Sorley Walker’s account of Helpmann’s first major love affair is pertinent, but its brevity leaves one wondering about the partnership: ‘The Helpmann/Benthall relationship had firm ground in their mutual passion for the performing arts for music and design; and had it been possible at the time, it would certainly have resulted in a Civil Partnership.’ Benthall, who died in 1974, features often in the book, but remains shadowy. Of Christopher Brown there are only brief mentions. As for Helpmann’s intimate relations with Fonteyn, Hepburn, Vivien Leigh and Margaret Rawlings, who introduced him to de Valois, Sorley Walker does not speculate. Meredith Daneman, in Margot Fonteyn: A Life (2004), paints all of these attachments as sexual, substantial and self-serving. Daneman writes: ‘the presents he showered on the [Oliviers] caused Ashton to snipe: “That’s not generosity, that’s investment!”’
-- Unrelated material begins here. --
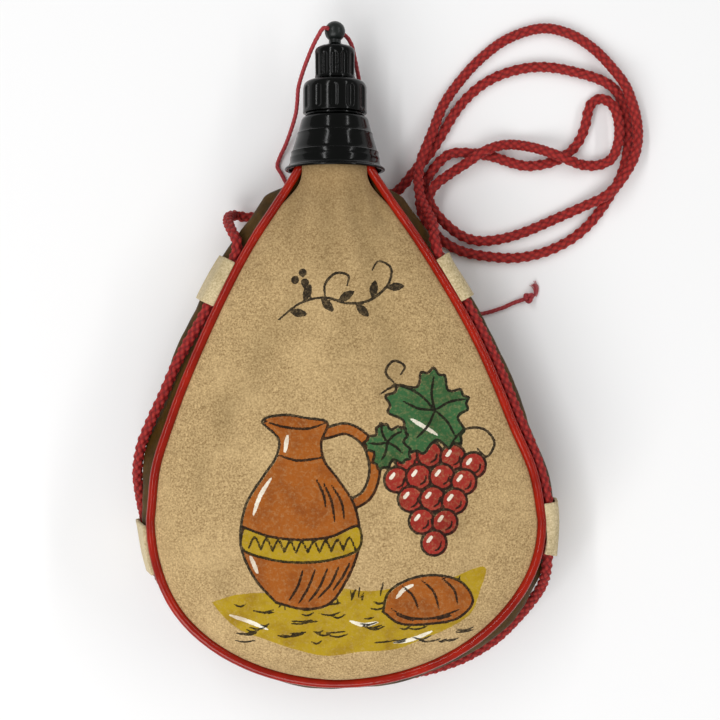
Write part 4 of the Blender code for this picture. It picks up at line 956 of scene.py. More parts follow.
# %% Leather and vinyl materials
PEBBLE = 0.0011


def grained_leather(name, main, light, dark):
    """Smooth dark leather: soft gloss, pebbled grain and a few rubbed light specks."""
    material, tree, shader = new_material(name, Specular_IOR_Level=0.10)
    place = object_place(tree)
    cloud = grain_noise(tree, place, 0.009, 4.0, 0.6)
    pebbles = add_node(tree, "ShaderNodeTexVoronoi", {"Vector": place, "Scale": 1 / PEBBLE})
    rubbed = grain_noise(tree, place, 0.0019, 4.0, 0.75)
    tone = mix_colours(tree, spread(tree, cloud, 0.35, 0.65), linear(dark), linear(main))
    tone = mix_colours(tree, spread(tree, rubbed, 0.60, 0.76, 0.0, 0.55), tone, linear(light))
    tree.links.new(tone, shader.inputs["Base Color"])
    tree.links.new(spread(tree, rubbed, 0.4, 0.7, 0.52, 0.68), shader.inputs["Roughness"])
    bump(tree, shader, pebbles.outputs["Distance"], 0.00012, 0.55)
    return material


band_leather = grained_leather("grained_leather_dark_brown", "553C14", "86703F", "38270B")
piping_vinyl, vinyl_tree, vinyl_shader = new_material(
    "plasticised_vinyl_red", Roughness=0.13, Specular_IOR_Level=0.28
)
vinyl_place = object_place(vinyl_tree)
vinyl_cloud = spread(vinyl_tree, grain_noise(vinyl_tree, vinyl_place, 0.012, 3.0), 0.35, 0.65)
vinyl_tone = mix_colours(vinyl_tree, vinyl_cloud, linear("861203"), linear("A01C06"))
vinyl_tree.links.new(vinyl_tone, vinyl_shader.inputs["Base Color"])
bump(vinyl_tree, vinyl_shader, grain_noise(vinyl_tree, vinyl_place, 0.0028, 2.0), 0.0002, 0.5)
print("materials:", band_leather.name, "and", piping_vinyl.name)

# %% Dark leather band
BAND_COLUMNS = 34
BAND_STITCH = 0.0066


def round_seam(rows):
    """Side and y of each station round the outline, left side down and right side up."""
    sides = np.concatenate([np.full(len(rows) - 1, -1.0), [0.0], np.full(len(rows) - 1, 1.0)])
    return sides, np.concatenate([rows[:-1], [LOWEST_Y], rows[:-1][::-1]])


def band_places(side, y, depth):
    """The band's outer face, depth from 0 at the front seam to 1 at the back."""
    edge = PIPING_RADIUS + GAP
    front, back = seam_place(side, y, True), seam_place(side, y, False)
    front[..., 2] -= edge
    back[..., 2] += edge
    share = np.where(side > 0, right_bulge_share(along(y)), left_bulge_share(along(y)))
    out = GUSSET_BULGE * share * np.sin(math.pi * depth) ** 2
    belly = front + (back - front) * depth[..., None] + outline_normal(side, y) * out[..., None]
    radius = neck_radius(y)
    start = NECK_SEAM_ANGLE + edge / NECK_LIP_RADIUS
    angle = start + (math.pi - 2 * start) * depth
    neck = np.stack(
        [AXIS_X + side * radius * np.sin(angle), y, AXIS_Z + radius * np.cos(angle)], -1
    )
    share = neckness(y)[..., None]
    return belly * (1 - share) + neck * share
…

Robert Helpmann often said that he lived to work and create things of beauty in the theatre. Work, like ambition, had become a habit. Towards the end of his life, he toured Sydney Leagues clubs in plays with his pals Googie Withers and John McCallum (who died last month). After directing another operetta and film, Helpmann directed Joan Sutherland in I Puritani (1985), then danced one of his greatest roles, the decrepit Red King, in de Valois’s Checkmate with the Australian Ballet in 1986. I thought he would expire on stage, but death came a few months later, on 28 September 1986. Anyone who saw those performances will never forget him. But who will write his life?